Baumbach se sera appliqué, une grande partie de sa carrière, à raconter des histoires de mariages ; des mariages troublés, éreintés, des mariages en fin de vie dont il faut abréger les souffrances. Jamais il ne l’aura fait de manière si aboutie, si sobre et délicate qu’avec Marriage Story. 


Pris dans un flot de sentiments contraires, le cinéaste nous promène sans cesse d’un personnage à l’autre, du rire aux larmes, de scènes hautes en couleur en moments d’intimité feutrés. Le rythme est finalement à l’image de la merveilleuse bande originale de Randy Newman et son orchestre de chambre, tantôt enlevé, tantôt indolent, plein d’allées et venues, de moments de flottements, à la fois léger et intense.
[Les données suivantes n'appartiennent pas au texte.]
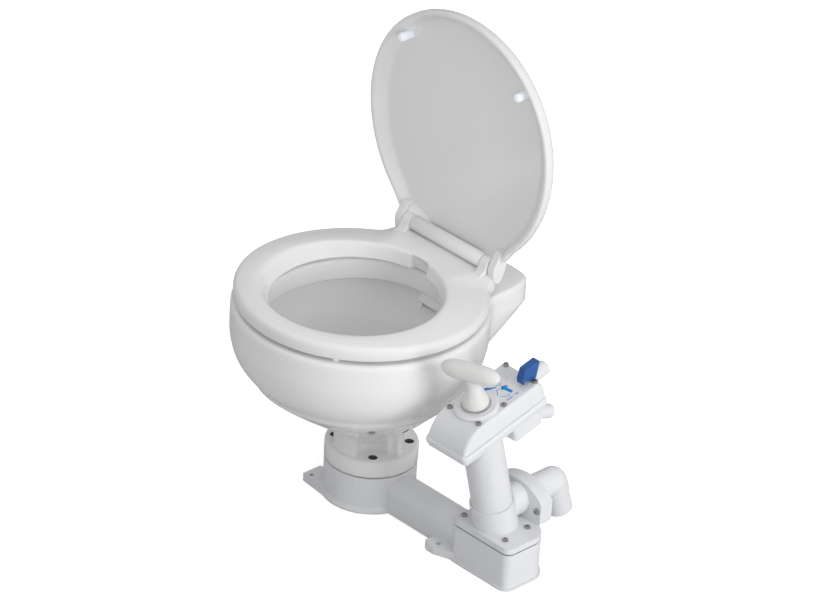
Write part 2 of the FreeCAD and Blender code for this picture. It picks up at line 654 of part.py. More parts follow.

Marriage Story décline ainsi, en deux portraits apposés, parallèles, toutes les questions qui pèsent sur le divorce. À qui la faute ? Est-ce que je peux encore parler à ta mère ? Qui sommes-nous, l’un pour l’autre, quand le lien est rompu ? Que fait-on quand on ne s’aime plus ? À celle-ci, Baumbach répondrait peut-être, à travers la découverte émue de la « liste » que Nicole n’a jamais osé lire : quand on ne s’aime plus, on s’aime encore un peu. Reste alors un constat triste et libérateur : « nous ne vieillirons pas ensemble. » Reste aussi le souvenir, le portrait sensible, en champ-contrechamp, de deux êtres que tout lie et que tout sépare.


Par Camille Mathieu, 2019.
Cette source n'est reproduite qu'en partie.